● **GIVEN INFORMATION**:
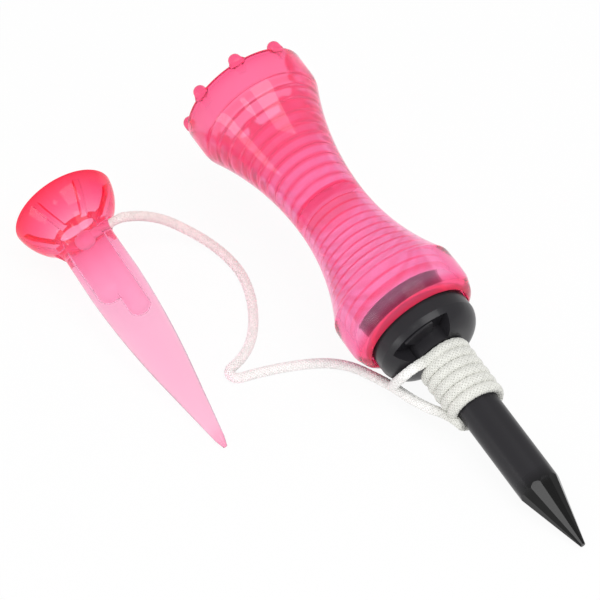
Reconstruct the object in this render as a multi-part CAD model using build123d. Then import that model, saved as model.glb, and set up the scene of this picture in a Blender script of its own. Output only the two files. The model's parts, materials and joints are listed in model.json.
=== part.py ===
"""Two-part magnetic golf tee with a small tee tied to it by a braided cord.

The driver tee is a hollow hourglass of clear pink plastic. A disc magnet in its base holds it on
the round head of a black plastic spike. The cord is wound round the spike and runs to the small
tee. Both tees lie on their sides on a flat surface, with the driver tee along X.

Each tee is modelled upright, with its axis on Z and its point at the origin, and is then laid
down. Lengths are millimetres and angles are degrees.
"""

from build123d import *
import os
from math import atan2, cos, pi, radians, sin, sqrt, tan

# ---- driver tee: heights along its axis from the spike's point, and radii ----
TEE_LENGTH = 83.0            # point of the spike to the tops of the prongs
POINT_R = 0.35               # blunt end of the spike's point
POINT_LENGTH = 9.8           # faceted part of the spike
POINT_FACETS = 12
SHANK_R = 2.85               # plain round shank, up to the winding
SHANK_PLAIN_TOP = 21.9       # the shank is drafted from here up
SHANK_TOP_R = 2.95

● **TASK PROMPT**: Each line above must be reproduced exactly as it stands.

● **ANSWER TO THE EXERCISE**:
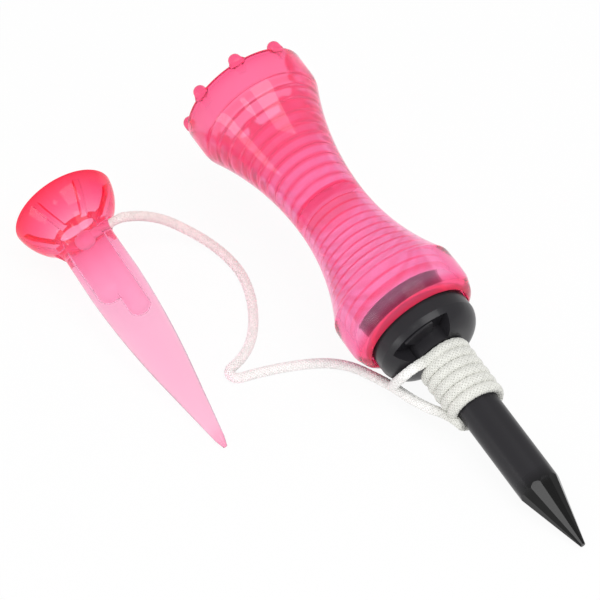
Reconstruct the object in this render as a multi-part CAD model using build123d. Then import that model, saved as model.glb, and set up the scene of this picture in a Blender script of its own. Output only the two files. The model's parts, materials and joints are listed in model.json.
=== part.py ===
"""Two-part magnetic golf tee with a small tee tied to it by a braided cord.

The driver tee is a hollow hourglass of clear pink plastic. A disc magnet in its base holds it on
the round head of a black plastic spike. The cord is wound round the spike and runs to the small
tee. Both tees lie on their sides on a flat surface, with the driver tee along X.

Each tee is modelled upright, with its axis on Z and its point at the origin, and is then laid
down. Lengths are millimetres and angles are degrees.
"""

from build123d import *
import os
from math import atan2, cos, pi, radians, sin, sqrt, tan

# ---- driver tee: heights along its axis from the spike's point, and radii ----
TEE_LENGTH = 83.0            # point of the spike to the tops of the prongs
POINT_R = 0.35               # blunt end of the spike's point
POINT_LENGTH = 9.8           # faceted part of the spike
POINT_FACETS = 12
SHANK_R = 2.85               # plain round shank, up to the winding
SHANK_PLAIN_TOP = 21.9       # the shank is drafted from here up
SHANK_TOP_R = 2.95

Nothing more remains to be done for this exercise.